§ Instruction: Begin at the first line and end at the line containing "from +X towards +Y". Extract exactly those lines.

§ Recorded data:

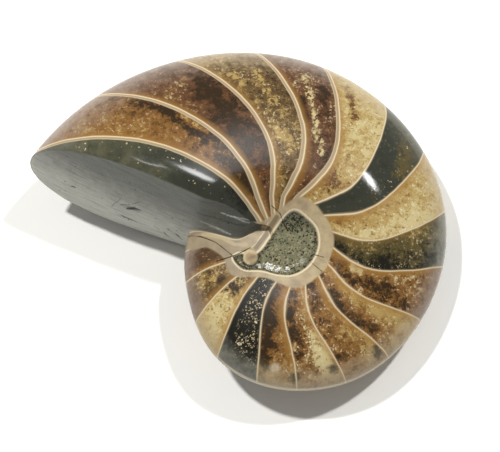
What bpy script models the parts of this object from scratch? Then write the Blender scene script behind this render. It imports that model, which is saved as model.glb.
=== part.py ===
"""Polished fossil nautilus lying on its flank.

One closed solid. The shell is a coil whose cross-section grows from the small inner end, 360 degrees
back, to the broken end at the tip. The section is swept along the coil as rows of points, and the
broken end joins the last row to the first one.

Shell frame: the coiling axis is +Z and the middle plane is z = 0. The angle phi is counted back
from the broken end, clockwise as seen from +Z. Row frame: metres, +Z up, the shell's longest extent
along X, and the origin under the middle of the box, on the surface that the fossil rests on.
"""
import math

import bmesh
import bpy
import numpy as np
from mathutils import Euler

MM = 0.001

# The coil, in mm and degrees: distance from the coiling axis to the rim, by angle back from the tip
WHORL_RADII = ((0, 73.5), (40, 64.2), (80, 57.4), (130, 48.4), (180, 39.4),
               (230, 35.4), (280, 32.2), (320, 27.4), (360, 26.6))
TIP_DIRECTION = 158.8       # where the tip lies, from +X towards +Y

# The whorl section, as fractions of the whorl radius
HALF_WIDTH = 0.23           # greatest half thickness
SHOULDER = 0.38             # distance from the axis at which the section is thickest
RIM_POWER = 2.2             # 2 is an ellipse from shoulder to rim, more is boxier
UMBILICUS_POWER = 1.3       # more holds the slope into the umbilicus closer to the shoulder
AXIS_HALF_WIDTH = 6.6       # half thickness at the coiling axis, in mm

# The broken end, in mm: how far its face runs ahead of the line from the axis to the tip
FACE_LEAD = 2.0             # at the middle plane, near the inner whorl
FACE_LEAD_RADIUS = 28.0     # distance from the axis beyond which the lead fades out to the tip
FACE_LEAN = 0.16            # forward per mm from the upper flank to the lower one
FACE_LEAN_GROWTH = 0.0041   # more lean per mm from the axis
FACE_LEAN_MOST = 0.30
FACE_CROWN = 0.015          # the face bulges: lost lead per square mm from the middle plane
FACE_DIP = 6.5              # the face falls back beside the umbilicus
FACE_DIP_RADIUS = 9.0
FACE_DIP_SPREAD = 2.85      # outwards from there
FACE_DIP_FADE = 4.0         # inwards from there, to the axis
FACE_AXIS_RADIUS = 4.0      # keeps the angle of the face finite at the axis
FACE_SETBACK = 1.2          # the face falls back at the tip
CORNER_RADIUS = 26.0        # the face lies back more and more from this distance inwards
CORNER_REACH = 12.0         # by 45 degrees more after this distance
CORNER_POWER = 1.3          # more starts it later
CORNER_FLOOR = 5.9          # only above this height over the middle plane
EDGE_ROUNDING = 0.07        # the flank rounds over to the face: lost half width, as a fraction
EDGE_REACH = 6.0            # over this many mm behind the face

# The filled umbilicus, in mm from the coiling axis, as seen from +Z
UMBILICUS_EDGE = ((-0.8, 9.7), (1.5, 10.9), (4.2, 9.5), (7.0, 6.4), (7.7, 2.6), (6.6, -0.7), (4.5, -3.3),
                  (1.1, -5.1), (-2.8, -5.1), (-6.9, -4.2), (-9.6, -3.0), (-10.4, -1.0), (-9.0, 0.9),
                  (-6.8, 2.8), (-3.6, 6.1))
UMBILICUS_DEPTH = 1.0
UMBILICUS_WALL = 2.2        # width of the slope at its edge

# How it lies: turned about X, then about Y, from the shell frame
LEAN_TO_VIEWER = 0.5
LEAN_TO_RIGHT = 6.4
WORN_DEPTH = 0.5            # the lowest spots of the lower flank are worn flat by this much, in mm

# Fineness of the faceted solid
ROW_ANGLES = (0.0, 1.5, 3.5, 6.0) + tuple(range(10, 361, 5))
RIM_STEPS = 10
INNER_STEPS = 18
FACE_ROWS = 4

STONE_COLOUR = (0.36, 0.20, 0.075, 1.0)
STONE_ROUGHNESS = 0.12


def clear_scene():
    """Remove every object, so the model starts empty."""
    for old in list(bpy.data.objects):
        bpy.data.objects.remove(old, do_unlink=True)


def smooth_step(x):
    """Ease from 0 to 1 as x goes from 0 to 1."""
    x = np.clip(x, 0.0, 1.0)
    return x * x * (3.0 - 2.0 * x)


def whorl_radius(phi):
    """Rim radius in mm at phi radians back from the tip, smooth through WHORL_RADII."""
    knots = np.radians([angle for angle, radius in WHORL_RADII])
    value = np.log([radius for angle, radius in WHORL_RADII])
    slope = np.gradient(value, knots)
    phi = np.asarray(phi, float)
    i = np.clip(np.searchsorted(knots, phi) - 1, 0, len(knots) - 2)
    span = knots[i + 1] - knots[i]
    t = np.clip((phi - knots[i]) / span, 0.0, 1.0)
    ease = t * t * (3.0 - 2.0 * t)
    log_radius = (value[i] * (1.0 - ease) + value[i + 1] * ease
                  + span * slope[i] * t * (1.0 - t) ** 2
                  - span * slope[i + 1] * t * t * (1.0 - t))
    log_radius += slope[0] * np.minimum(phi - knots[0], 0.0)
    log_radius += slope[-1] * np.maximum(phi - knots[-1], 0.0)
    return np.exp(log_radius)


def half_width(rho, radius):
    """Half thickness in mm at the fraction rho of the whorl radius."""
    out = np.clip((rho - SHOULDER) / (1.0 - SHOULDER), 0.0, 1.0)
    flank = HALF_WIDTH * radius * (1.0 - out ** RIM_POWER) ** (1.0 / RIM_POWER)
    rise = smooth_step(np.clip(rho / SHOULDER, 0.0, 1.0) ** UMBILICUS_POWER)
    slope = AXIS_HALF_WIDTH + (HALF_WIDTH * radius - AXIS_HALF_WIDTH) * rise
    return np.where(rho >= SHOULDER, flank, slope)


def face_lead(r, w):
    """Forward distance of the broken face in mm, at r from the axis and w above the middle plane."""
    tip_radius = WHORL_RADII[0][1]
    out = np.clip((r - FACE_LEAD_RADIUS) / (tip_radius - FACE_LEAD_RADIUS), 0.0, 1.0)
    lead = FACE_LEAD * (1.0 - out ** 2) - FACE_SETBACK * out ** 4
    spread = np.where(r > FACE_DIP_RADIUS, FACE_DIP_SPREAD, FACE_DIP_FADE)
    lead = lead - FACE_DIP * np.exp(-((r - FACE_DIP_RADIUS) / spread) ** 2)
    corner = np.clip((CORNER_RADIUS - r) / CORNER_REACH, 0.0, 1.0) ** CORNER_POWER
    corner = corner * smooth_step((r - FACE_DIP_RADIUS) / FACE_DIP_FADE)
    lead = lead - corner * np.maximum(np.abs(w) - CORNER_FLOOR, 0.0)
    lean = np.clip(FACE_LEAN + FACE_LEAN_GROWTH * (r - FACE_LEAD_RADIUS), 0.1, FACE_LEAN_MOST)
    return lead - lean * w - FACE_CROWN * w * w


def face_angle(r, w):
    """The face's lead as an angle about the axis, in radians."""
    return face_lead(r, w) / np.hypot(r, FACE_AXIS_RADIUS)


def section_columns():
    """Fractions of the whorl radius and signs, from the upper axis round the rim to the lower axis."""
    inner = [SHOULDER * i / INNER_STEPS for i in range(INNER_STEPS)]
    rim = []
    for i in range(RIM_STEPS + 1):
        around = 0.5 * math.pi * i / RIM_STEPS
        rim.append(SHOULDER + (1.0 - SHOULDER) * math.sin(around) ** (2.0 / RIM_POWER))
    upper = inner + rim
    rho = np.array(upper + upper[-2::-1])
    sign = np.array([1.0] * (len(upper) - 1) + [0.0] + [-1.0] * (len(upper) - 1))
    return rho, sign


def end_angles(rho, sign, turn, rounding):
    """Where each column of the flank meets the broken face, near phi = turn."""
    phi = np.full(len(rho), turn)
    for _ in range(30):
        radius = whorl_radius(phi)
        width = half_width(rho, radius) * (1.0 - rounding) * sign
        phi = 0.5 * phi + 0.5 * (turn - face_angle(rho * radius, width))
    return phi


def shell_rows():
    """Rows of points (r, phi, w) round the coil, then across the broken face back to the start."""
    rho, sign = section_columns()
    start = end_angles(rho, sign, 0.0, EDGE_ROUNDING)
    stop = end_angles(rho, sign, 2.0 * math.pi, 0.0)
    rows = []
    for angle in ROW_ANGLES:
        phi = start + (stop - start) * angle / 360.0
        radius = whorl_radius(phi)
        behind = rho * radius * (phi - start)
        rounding = EDGE_ROUNDING * np.clip(1.0 - behind / EDGE_REACH, 0.0, 1.0) ** 2
        width = half_width(rho, radius) * (1.0 - rounding * (angle < 180)) * sign
        rows.append(np.stack([rho * radius, phi, width], axis=1))
    first, last = rows[0], rows[-1]
    for k in range(1, FACE_ROWS):
        t = k / FACE_ROWS
        r = last[:, 0] * (1.0 - t) + first[:, 0] * t
        width = last[:, 2] * (1.0 - t) + first[:, 2] * t
        rows.append(np.stack([r, -face_angle(r, width), width], axis=1))
    return rows


def closed_curve(points, per_span=8):
    """Points along the smooth closed curve through the given ones."""
    p = np.array(points, float)
    before, after, beyond = np.roll(p, 1, 0), np.roll(p, -1, 0), np.roll(p, -2, 0)
    curve = []
    for i in range(len(p)):
        for step in range(per_span):
            t = step / per_span
            curve.append(0.5 * (2 * p[i] + (after[i] - before[i]) * t
                                + (2 * before[i] - 5 * p[i] + 4 * after[i] - beyond[i]) * t ** 2
                                + (3 * p[i] - before[i] - 3 * after[i] + beyond[i]) * t ** 3))
    return np.array(curve)


def depth_inside(x, y, curve):
    """Distance in mm inside the closed curve, negative outside."""
    a = curve
    b = np.roll(curve, -1, 0)
    px, py = x[:, None], y[:, None]
    edge = b - a
    t = ((px - a[:, 0]) * edge[:, 0] + (py - a[:, 1]) * edge[:, 1]) / (edge ** 2).sum(1)
    t = np.clip(t, 0.0, 1.0)
    gap = np.hypot(px - a[:, 0] - t * edge[:, 0], py - a[:, 1] - t * edge[:, 1]).min(1)
    crosses = (a[:, 1] > py) != (b[:, 1] > py)
    rise = np.where(edge[:, 1] == 0.0, 1.0, edge[:, 1])
    left = px < a[:, 0] + (py - a[:, 1]) * edge[:, 0] / rise
    inside = (crosses & left).sum(1) % 2 == 1
    return np.where(inside, gap, -gap)


def umbilicus_relief(x, y):
    """Height in mm added to a flank at x, y, where the filling of the umbilicus lies sunken."""
    inside = depth_inside(x, y, closed_curve(UMBILICUS_EDGE))
    return -UMBILICUS_DEPTH * smooth_step(0.5 + inside / UMBILICUS_WALL)


def shell_points(rows):
    """Points of the rows in the shell frame, in mm, with the umbilicus sunk into both flanks."""
    grid = np.array(rows)
    angle = math.radians(TIP_DIRECTION) - grid[..., 1]
    x = grid[..., 0] * np.cos(angle)
    y = grid[..., 0] * np.sin(angle)
    w = grid[..., 2]
    relief = umbilicus_relief(x.ravel(), y.ravel()).reshape(x.shape)
    return np.stack([x, y, w + relief * np.sign(w)], axis=-1)


def lay_down(points):
    """Turn the points to the resting pose, wear the lowest spots flat and set the origin."""
    turn = Euler((math.radians(LEAN_TO_VIEWER), math.radians(LEAN_TO_RIGHT), 0.0), "XYZ").to_matrix()
    laid = points @ np.array(turn).T
    laid[..., 2] -= laid[..., 2].min() + WORN_DEPTH
    laid[..., 2] = np.maximum(laid[..., 2], 0.0)
    low, high = laid.min(axis=(0, 1)), laid.max(axis=(0, 1))
    laid[..., :2] -= 0.5 * (low + high)[:2]
    return laid * MM


def build_mesh(name, grid):
    """One closed mesh from rows that each run from the upper axis to the lower one."""
    bm = bmesh.new()
    top = bm.verts.new(grid[:, 0].mean(axis=0))
    bottom = bm.verts.new(grid[:, -1].mean(axis=0))
    rings = [[bm.verts.new(point) for point in row[1:-1]] for row in grid]
    for i, here in enumerate(rings):
        ahead = rings[(i + 1) % len(rings)]
        bm.faces.new((top, here[0], ahead[0]))
        bm.faces.new((bottom, ahead[-1], here[-1]))
        for j in range(len(here) - 1):
            bm.faces.new((here[j], here[j + 1], ahead[j + 1], ahead[j]))
    bmesh.ops.triangulate(bm, faces=bm.faces[:])
    bmesh.ops.recalc_face_normals(bm, faces=bm.faces[:])
    mesh = bpy.data.meshes.new(name)
    bm.to_mesh(mesh)
    bm.free()
    mesh.shade_smooth()
    return mesh


def stone_material():
    """Warm brown polished stone."""
    material = bpy.data.materials.new("polished_fossil")
    material.use_nodes = True
    shader = material.node_tree.nodes["Principled BSDF"]
    shader.inputs["Base Color"].default_value = STONE_COLOUR
    shader.inputs["Roughness"].default_value = STONE_ROUGHNESS
    shader.inputs["Metallic"].default_value = 0.0
    material.diffuse_color = STONE_COLOUR
    return material


def main():
    clear_scene()
    collection = bpy.data.collections.new("polished_nautilus")
    bpy.context.scene.collection.children.link(collection)
    grid = lay_down(shell_points(shell_rows()))
    mesh = build_mesh("nautilus_fossil", grid)
    mesh.materials.append(stone_material())
    fossil = bpy.data.objects.new("nautilus_fossil", mesh)
    collection.objects.link(fossil)


main()
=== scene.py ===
"""Looks of the polished fossil nautilus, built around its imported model.

The shell surface is made again from the same formulas as the solid, only finer, with the low relief
of the filled umbilicus and of the broken face. Lengths of the shape are in mm until the last step.
"""

import math

import bpy
import numpy as np
from mathutils import Euler, Matrix, Vector, noise


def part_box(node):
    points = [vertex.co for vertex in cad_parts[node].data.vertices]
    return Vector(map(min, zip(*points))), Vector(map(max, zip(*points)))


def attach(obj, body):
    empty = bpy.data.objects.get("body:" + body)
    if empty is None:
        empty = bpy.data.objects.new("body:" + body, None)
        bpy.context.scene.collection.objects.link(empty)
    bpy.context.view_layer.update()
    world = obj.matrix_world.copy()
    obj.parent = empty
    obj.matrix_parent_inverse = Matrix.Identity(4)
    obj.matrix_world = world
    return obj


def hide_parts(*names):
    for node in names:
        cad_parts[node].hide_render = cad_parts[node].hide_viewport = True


MM = 0.001

# The coil, in mm and degrees: distance from the coiling axis to the rim, by angle back from the tip
WHORL_RADII = ((0, 73.5), (40, 64.2), (80, 57.4), (130, 48.4), (180, 39.4),
               (230, 35.4), (280, 32.2), (320, 27.4), (360, 26.6))
TIP_DIRECTION = 158.8

# The whorl section, as fractions of the whorl radius
HALF_WIDTH = 0.23
SHOULDER = 0.38
RIM_POWER = 2.2
UMBILICUS_POWER = 1.3
AXIS_HALF_WIDTH = 6.6

# The broken end, in mm
FACE_LEAD = 2.0
FACE_LEAD_RADIUS = 28.0
FACE_LEAN = 0.16
FACE_LEAN_GROWTH = 0.0041
FACE_LEAN_MOST = 0.30
FACE_CROWN = 0.015
FACE_DIP = 6.5
FACE_DIP_RADIUS = 9.0
FACE_DIP_SPREAD = 2.85
FACE_DIP_FADE = 4.0
FACE_AXIS_RADIUS = 4.0
FACE_SETBACK = 1.2
CORNER_RADIUS = 26.0
CORNER_REACH = 12.0
CORNER_POWER = 1.3
CORNER_FLOOR = 5.9
EDGE_ROUNDING = 0.07
EDGE_REACH = 6.0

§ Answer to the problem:
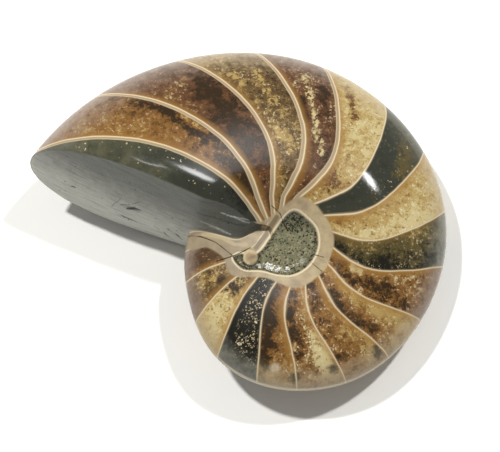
What bpy script models the parts of this object from scratch? Then write the Blender scene script behind this render. It imports that model, which is saved as model.glb.
=== part.py ===
"""Polished fossil nautilus lying on its flank.

One closed solid. The shell is a coil whose cross-section grows from the small inner end, 360 degrees
back, to the broken end at the tip. The section is swept along the coil as rows of points, and the
broken end joins the last row to the first one.

Shell frame: the coiling axis is +Z and the middle plane is z = 0. The angle phi is counted back
from the broken end, clockwise as seen from +Z. Row frame: metres, +Z up, the shell's longest extent
along X, and the origin under the middle of the box, on the surface that the fossil rests on.
"""
import math

import bmesh
import bpy
import numpy as np
from mathutils import Euler

MM = 0.001

# The coil, in mm and degrees: distance from the coiling axis to the rim, by angle back from the tip
WHORL_RADII = ((0, 73.5), (40, 64.2), (80, 57.4), (130, 48.4), (180, 39.4),
               (230, 35.4), (280, 32.2), (320, 27.4), (360, 26.6))
TIP_DIRECTION = 158.8       # where the tip lies, from +X towards +Y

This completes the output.